Companies spend about $17 Billion annually marketing to children, a
staggering increase from the $100 Million spent in 1983, according to Campaign for a Commercial-Free Childhood.
Unfortunately, their freedom to make more money by advertising whatever they like in front of whichever audience they buy airtime for - is infringing on my freedom and my children's freedom to not be subjected to sexualized violence and objectification of people on television.
This is especially upsetting to me in regards to commercials where I, and children who don't know better, are a CAPTIVE AUDIENCE and there is no implied consent, as there is when choosing to watch a sexual or violent movie or TV show.
Did Ronald Reagan mean for deregulation of the telecommunication industry, including children's television, to result in hyper-sexualized and all-too violent advertising for children? Was this his intention?
Was it the intent of the George H.W. Bush and Congress in Telecommunications Act of 1996 to further open the floodgates for marketers to legally target children, instead of targeting their ads at parents?
WHO CARES?
This is the result. This is where we're at.
I know for a fact the religious conservatives who voted for them would not have been in favor of such legislation if they had understood the kinds of sexual and violent imagery which would be coming at children from every direction. But, again, who cares?
It is from here we have to make a choice. Do we want to allow this kind of thing and all its consequences on our culture, our children and our own minds to continue?
I was just reading in A Return to Love: Reflections on the Principles of "A Course in Miracles" by Marriage Williamson, this morning, the definition of one of the most beautiful miracles - Changing Our Mind.
The fundamental change will occur with the change of mind in the thinker.
We can change our minds.
Right now. There are numerous bills before Congress that would re-regulate our children's media and make parents, as opposed to marketers the primary influence over our children's minds.
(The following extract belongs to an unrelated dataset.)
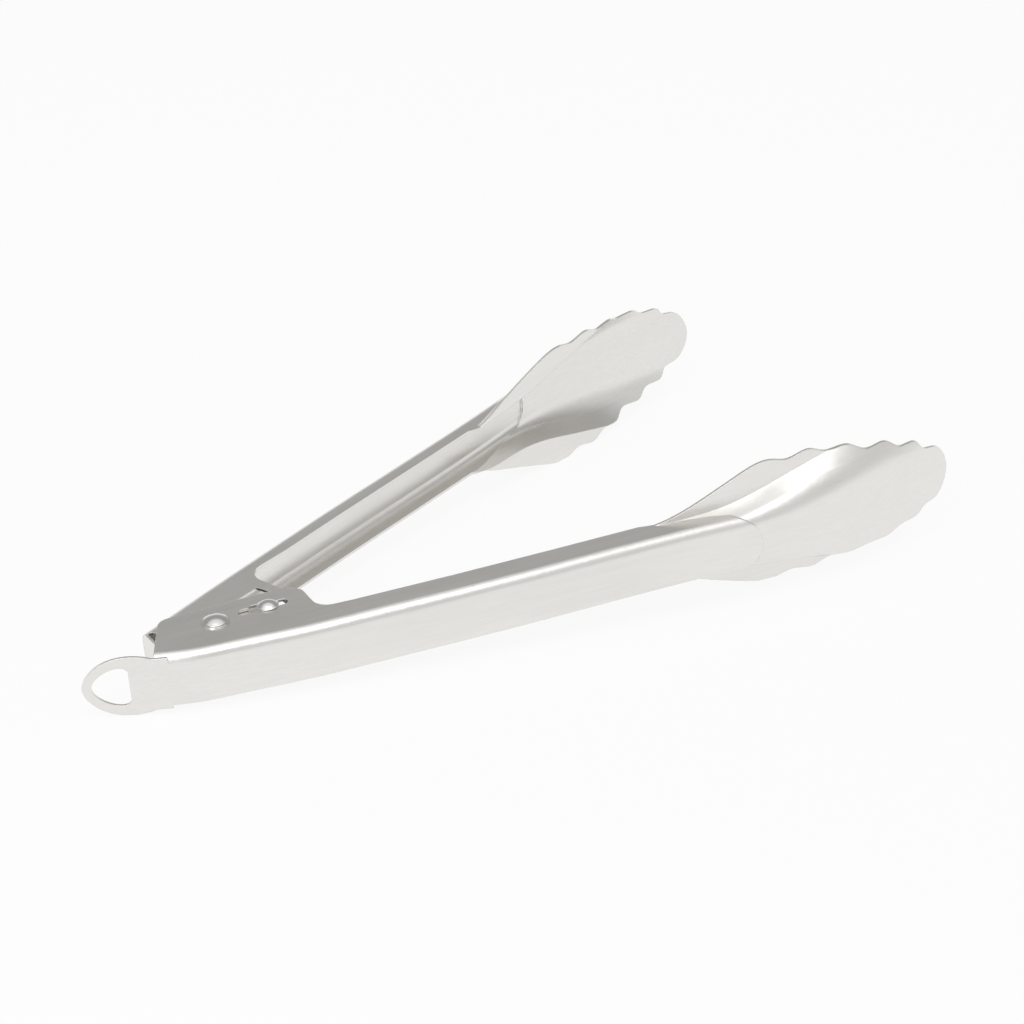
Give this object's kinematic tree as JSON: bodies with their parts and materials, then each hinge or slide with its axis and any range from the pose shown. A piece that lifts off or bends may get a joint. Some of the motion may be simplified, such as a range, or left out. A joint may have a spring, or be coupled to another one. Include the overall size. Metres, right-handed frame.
{
  "type": "kitchen tongs",
  "caption": "Spring loaded kitchen tongs: two sheet steel channel arms with scalloped spoon heads, a riveted pivot, a sliding lock pin and a hanging loop.",
  "frame": {"origin": "centre of the underside of the tongs lying open on their side, at the lowest point of the heads", "axes": "+X from the pivot towards the tips, +Z along the pivot rivet, arms open symmetrically about the XZ plane"},
  "size_m": [0.2854, 0.1408, 0.0437],
  "materials": {
    "brushed_sheet": "satin brushed stainless sheet with polished bends",
    "polished_fastener": "tumbled stainless rivets and washers",
    "spring_wire": "drawn stainless spring wire"
  },
  "bodies": {
    "outer": {"outer_arm": "brushed_sheet", "pivot_rivet": "polished_fastener", "pivot_washer_upper": "polished_fastener", "pivot_washer_lower": "polished_fastener", "pivot_sleeve": "polished_fastener", "torsion_spring": "spring_wire"},
    "inner": {"inner_arm": "brushed_sheet"},
    "lock": {"lock_pin": "polished_fastener"}
  },
  "joints": [
    {"name": "arm_hinge", "type": "hinge", "parent": "outer", "child": "inner", "pos_m": [-0.0981, 0, 0.02185], "axis": [0, 0, -1], "range_deg": [0, 31], "stiffness_Nm_per_rad": 0.6, "springref_deg": -28.65, "deforming": ["torsion_spring"]},
    {"name": "lock_slide", "type": "slide", "parent": "outer", "child": "lock", "axis": [0.971, -0.239, 0], "range_m": [-0.0035, 0.0045]}
  ]
}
Visit Campaign for a Commercial-Free Childhood for direct links to find out about the bills and send letters directly to representatives.
Stay tuned we'll get into the ideas presented in So Sexy So Soonand the practical steps to change our own minds, our schools, our culture and our media's influence over the role of sex in our children's lives.
Subscribe to this RSS feed so you're sure not to miss the So Sexy So Soon Series on Empowering Girls: So Sioux Me.
More details about my contact with the FCC in Misogynistic Violence for Breakfast
5 comments:
I bet this is a great book. We have now officially removed cable from our home. This will make a big difference.
I is a great book. But, cable is only part of the problem. A large part to be sure. Violent and inappropriate commercials are also on basic network television.
"Media" includes Internet, video games, magazines marketed to children, Scholastic books, signs and banners in schools, ads in report cards and strategically placed near playgrounds, billboards, product placement in children's billboards and on and one.
I was working in media when that sort of law came in over here - it was obvious it was all in favour of the media and completely out of focus with protecting or enabling viewers...
They actually think 2 1/2 men is suitable for general viewing over here, and the promos shown before 8.30...
The only way to avoid some stuff is to just switch the beastie off.
Good on you for moving for change.
I have a Tivo attached to both tvs in our house. It's a little less than $25 per month. Fast forward past all commercials.
My 10 yr old was complaining because she used to get up and do things during the commercial. And she doesn't like to pause.
Tivo is a step. It's an OK Step.
Spontaneous television viewing shouldn't be so damaging that it effects the viewer, nor should forgetting to fast foreward because mommy went to the bathroom.
A major problem with the rating system is that it's 100% Voluntary. Like Jeanie said, 2.5 men is on Prime Time and rated for young audiences.
The E Channel for a long time CHOSE not to have ratings. Currently Hugh Hefner's Harem, with their nudity and objectifying of women for fun is rated TV-14.
If there is any group of people for whom Girls Next Door is the most inappropriate for it's 14 year old girls.
They choose their own rating under the current system.
I don't think that's the choice we want to make.